Avete mai pensato all’esistenza di una “città dei balocchi”, affascinante eco realistico della suggestione collodiana e dall’anima colorata? Ebbene, adagiato su un versante del Monte di Brianza, s’insinua un borgo isolato, Consonno, che con un pò d’immaginazione ricalca questo luogo fatato foggiato in una dimensione sospesa. Per comprendere il segreto del suo fascino misterioso e romanzesco bisogna tornare all’alba degli anni “60 del Novecento, quando il facoltoso vercellese Grande Ufficiale Conte di Villa dell’Olmo Mario Bagno (1901-1995) cerca di portare una ventata di appetibilità turistica a questa zona, che complice la crisi del settore agricolo, si sta rapidamente spopolando.
Grazie all’acquisizione della località e alla realizzazione di una strada di collegamento con il Comune di Olginate, da cui dipende amministrativamente, il conte dà quindi il là ad una nuova fase di vita della frazione, inserita in una loggia naturale a 700 metri di altitudine, che in pochi anni si trasforma in un centro d’attrazione animato, non solo per chi vi abita, ma anche per chi arriva da fuori.
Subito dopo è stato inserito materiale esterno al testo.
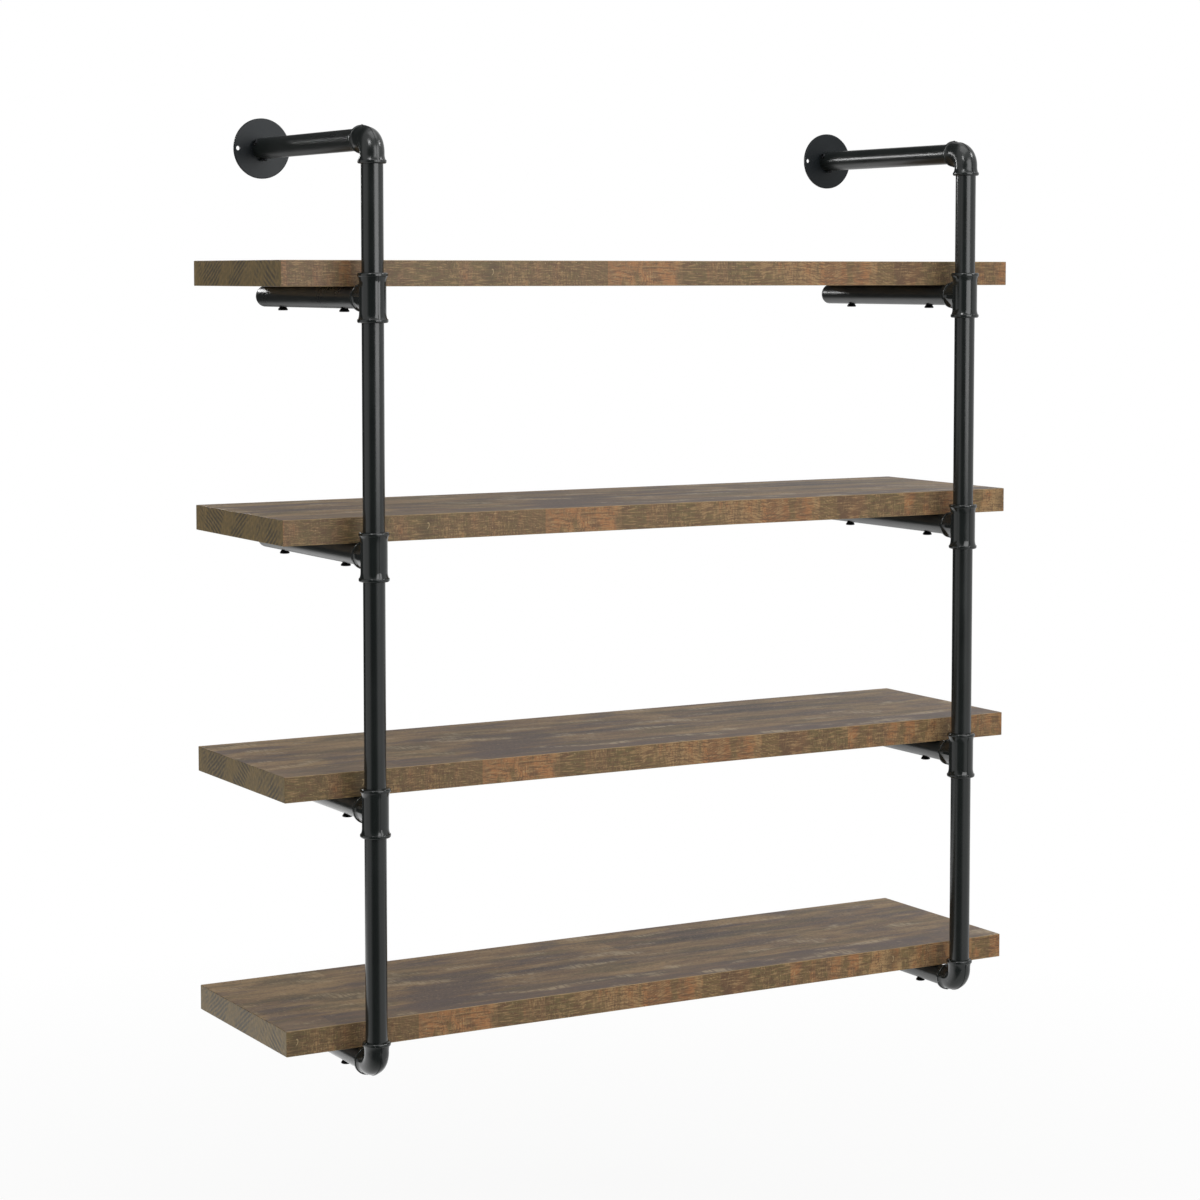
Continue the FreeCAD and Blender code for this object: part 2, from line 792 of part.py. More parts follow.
make_sheet()
shelf = build_shelf()
doc.recompute()
check(shelf)
write_parts(shelf)
for node in shelf:
    box = node.Shape.optimalBoundingBox()
    low = f"{box.XMin:.1f} {box.YMin:.1f} {box.ZMin:.1f}"
    high = f"{box.XMax:.1f} {box.YMax:.1f} {box.ZMax:.1f}"
    print(f"{node.Label}: {len(node.Shape.Solids)} solids, {node.Shape.Volume:.1f} mm3, from {low} to {high}")
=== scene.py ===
import logging
import math
from dataclasses import dataclass
from enum import Enum

import bmesh
import bpy
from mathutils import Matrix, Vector


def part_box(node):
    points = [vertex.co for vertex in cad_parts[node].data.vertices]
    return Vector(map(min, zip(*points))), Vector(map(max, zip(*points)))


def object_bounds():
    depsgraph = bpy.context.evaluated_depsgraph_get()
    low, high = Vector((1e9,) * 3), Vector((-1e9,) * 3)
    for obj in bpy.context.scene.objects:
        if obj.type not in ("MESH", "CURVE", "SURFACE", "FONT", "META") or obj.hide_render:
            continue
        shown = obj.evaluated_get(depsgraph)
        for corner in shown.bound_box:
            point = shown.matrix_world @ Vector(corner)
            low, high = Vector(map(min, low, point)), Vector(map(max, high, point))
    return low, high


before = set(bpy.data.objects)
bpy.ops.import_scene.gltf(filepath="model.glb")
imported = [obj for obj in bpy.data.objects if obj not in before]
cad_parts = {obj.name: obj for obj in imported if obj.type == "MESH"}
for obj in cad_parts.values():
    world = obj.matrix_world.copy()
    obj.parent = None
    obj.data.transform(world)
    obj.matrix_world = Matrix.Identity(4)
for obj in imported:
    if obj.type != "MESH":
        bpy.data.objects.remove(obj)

CAD_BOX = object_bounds()
BOARD_COUNT = 4
LOG = logging.getLogger("wall_shelf")
MM = 0.001
WHITE = (1.0, 1.0, 1.0, 1.0)

Tree = bpy.types.NodeTree
Node = bpy.types.Node
Socket = bpy.types.NodeSocket
Place = tuple[float, float, float]
# Where something begins and where it is full, or what it is at its least and at its most.
Levels = tuple[float, float]


class Side(Enum):
    """The two pipe ladders, as the names of their nodes begin."""

    LEFT = "left"
    RIGHT = "right"


class Face(Enum):
    """The kinds of board face, each with the axis that its normal lies along."""

    BROAD = "Z"
    EDGE = "Y"
    END = "X"


class Tone(Enum):
    """The inks of the printed oak. The ends have two of their own."""

    UMBER = "#4f4130"
    BARK = "#644b38"
    PLUM = "#66554e"
    OLIVE = "#6b5d3e"
    BROWN = "#85684a"
    RUSSET = "#a47249"
    TAN = "#a98a60"
    CREAM = "#bda57b"
    END_DARK = "#382c08"
    END_LIGHT = "#927636"


Ramp = tuple[tuple[float, Tone], ...]


def linear(colour: str) -> tuple[float, float, float, float]:
    """Turn an sRGB hex colour into the linear values that Blender's sockets hold.

    Args:
        colour: Six hex digits after a hash sign.

    Returns:
        Red, green, blue and an alpha of 1.
    """
    parts = [int(colour[place:place + 2], 16) / 255 for place in (1, 3, 5)]
    return (*(c / 12.92 if c <= 0.04045 else ((c + 0.055) / 1.055) ** 2.4 for c in parts), 1.0)


def add_node(tree: Tree, kind: str, inputs: dict | None = None, **settings: object) -> Node:
    """Add a shader node, with its settings and links.

    Args:
        tree: The node tree that gets the node.
        kind: The node's type, without the prefix that all shader nodes share.
        inputs: For each input's name or number, a plain value, or the node or socket that feeds it.
        settings: The node's own properties. stops gives a colour ramp's places and tones.

    Returns:
        The new node.
    """
    node = tree.nodes.new(f"ShaderNode{kind}")
    stops = settings.pop("stops", ())
    for name, value in settings.items():
        setattr(node, name, value)
    for index, (place, tone) in enumerate(stops):
        ramp = node.color_ramp.elements
        stop = ramp[index] if index < len(ramp) else ramp.new(place)
        stop.position = place
        stop.color = linear(tone.value)
    for name, value in (inputs or {}).items():
        named = [socket for socket in node.inputs if socket.enabled and socket.name == name]
        socket = named[0] if named else node.inputs[name]
        if isinstance(value, Node):
            value = next(out for out in value.outputs if out.enabled)
        if isinstance(value, Socket):
            tree.links.new(value, socket)
        else:
            socket.default_value = value
    return node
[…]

Sorgono così nel raggio di poche centinaia di metri, tra le altre novità di un certo richiamo, una balera, un castello medievale, un albergo di lusso, un lunapark, un trenino panoramico e il “minareto”: un agglomerato di negozi e appartamenti su tre piani, così indicato per l’aspetto che ricorda quello della tipica torre delle moschee. Simboli di una fase entusiastica e di fervente vitalità della località, in cui l’ex borgo accoglie anche ospiti di spicco (tra gli altri i Dik Dik) a intrattenere il pubblico che inizia a riversarsi in questo nuovo riferimento per le serate in Brianza. Quello che nasce, in pieno boom economico, è frutto del disegno in grande del conte, che sulla carta avrebbe dovuto essere ancora più articolato di quello che sorge alla fine, e che conferisce un’aurea quasi magnetica al luogo dalle caratteristiche uniche, tanto da fargli guadagnare l’etichetta di Las Vegas della Brianza.

Per costruire quello che è a tutti gli effetti un nuovo paese, il conte, propetario di un’impresa edile, fa demolire le abitazioni che servono a fare spazio alle attrazioni: del vecchio borgo vengono risparmiate solo la chiesa di San Maurizio con la casa del cappellano, e il cimitero. Una serie di frane sulla strada di collina che lo collega ad Olginate, tra il 1967 e il 1976, porta però il complesso a decadere di nuovo nell’oblio pubblico e ad una fuga abitativa di massa (si parla comunque nell’ordine di poche decine di famiglie), e nonostante i tentativi del conte di risollevarne le sorti negli anni “80, inserendo una RSA nell’ultrastellato Hotel Plaza, nulla cambia nella spinta magica data dalla novità del posto, ormai esaurita, e anche la residenza chiude i battenti nel 2007. Ma questa volta la mazzata sull’immagine del luogo è sensibilmente più forte. L’aspetto oggi apprezzabile percorrendo le pittoresche stradine di collina del meratese per entrare in questo mondo a parte, tra Santa Maria Hoè e Colle Brianza (se si accede da Olginate, l’altro accesso è da Villa Vergano di Galbiate), prima di immergersi in questo contesto avulso e oggi purtroppo desolato, è frutto di un’azione collettiva del 2007, quando un rave party mette il punto definitivo alla “fase attiva” del luogo. Nell’occasione in poche ore spuntano graffiti e scritte variopinte vergate sulle strutture di questo scenario, che oggi ha assunto un aspetto apocalittico.
Negli anni seguenti la location ha acuito se possibile la sua nomea di “città fantasma” e spettrale, favorita da vandali che di tanto in tanto aggiungono segni di un’arte murale clandestina in punti ancora intonsi, inserendo la loro firma ad un museo improvvisato a cielo aperto e work in progress. Il risultato è un museo del graffitismo frutto di tante azioni personali libere, che a prima vista possono dare l’idea di un’unica macrooperazione decorativa comunitaria, ma che in realtà sono la somma di tanti interventi slegati ed estemporanei. Qui non ci sono grandi rappresentanti del settore, ma l’originalità delle creazioni non manca di certo, e cogliendo il pretesto di una passeggiata si può apprezzare uno spettacolo colorato gratuito, integrato con i colori del paesaggio brianzolo e della vallata che si apre sotto il minareto. Mentre l’occhio nelle giornate più limpide s’inoltra facilmente fino ai laghi briantei, e in lontananza, con un pò d’impegno, riesce a localizzare il Monte Rosa, certificando tutta l’eccezionalità di un luogo che fino a tempi non sospetti era soggetto da cartolina.